I hope that, when we talk about children under the age of nine in the same sentence as sexual complaints, we don't label them forever as deviants.
Jokes about what happens behind the school bicycle sheds are as old as bicycle sheds, after all, and if you're to turn a searchlight on the past with a quest for horror stories in mind, you're bound to find what you're looking for, though no harm was necessarily done - or is it not now OK to say that?
In all, 716 children under nine were "apprehended" by police in 2008-09, the latest statistics available. Most were involved in arson, wilful damage and shoplifting. That's worrying enough. I suggest we turn the searchlight of moral panic onto older people instead, who should be setting a proper example.
After all, there were 17 criminals aged 85 and older recorded in the same statistical year, the eldest of them a 93-year-old who got a written police warning for using offensive language on private property.
We're not told what she said, and to whom, but by the time you reach that age I think you're entitled to a bit of indulgence.
* * *
There's got to be bonuses amid the many humiliations of age, though I draw the line at the physical assaults that several people, well into their 80s, inflicted on hapless victims who were probably just trying to deliver Meals On Wheels.
My favourite elderly offender is Prince Philip, who was at it again last week, asking a 24-year-old woman sea cadet what she did for a living. When she replied that she worked in a club, he asked, "What, a strip club?"
"I think he was just putting people at their ease," she explained to reporters, who eagerly recorded his lame conversational gambit.
Being a well-mannered person, and a mere commoner, she didn't take offence; she'd know that aristocrats are entitled by birth to say what they like to the peasantry anyway.
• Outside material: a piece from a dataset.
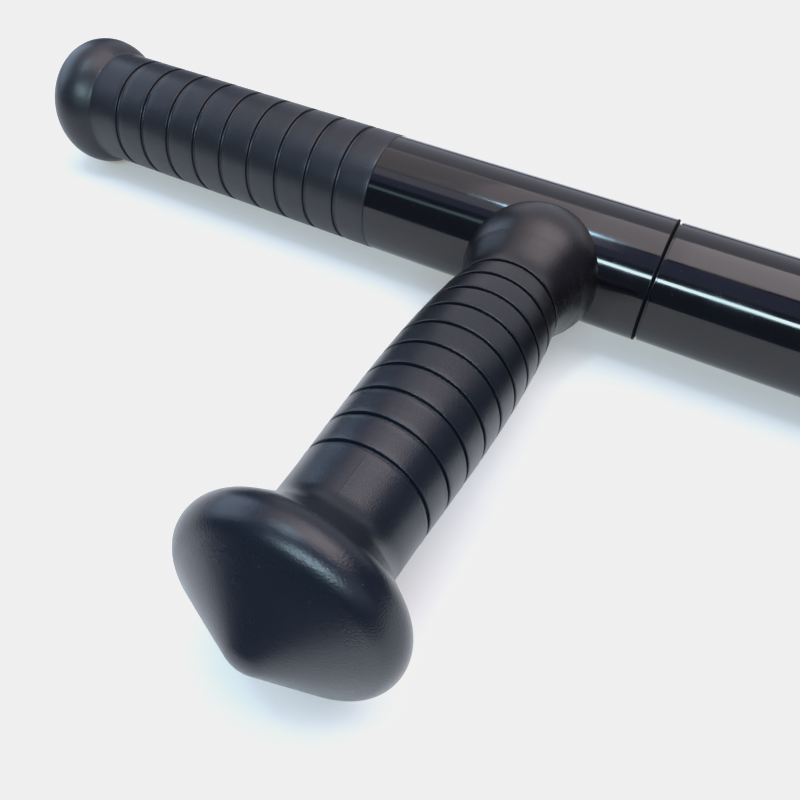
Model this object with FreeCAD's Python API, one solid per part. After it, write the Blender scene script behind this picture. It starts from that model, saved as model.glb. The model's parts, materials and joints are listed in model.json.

But aren't we losing our grip when an exchange like this becomes world news? Prince Philip is 88 years old. We should be marvelling that he's still tottering around on his pins doing boring royal duties at his age, and isn't yet wheeled about in a bathchair, drooling and pinching pretty nurses' bottoms.
It seems to be the fate of men, after all, to go full circle in their second childhood, and a pinched backside is a truly painful experience.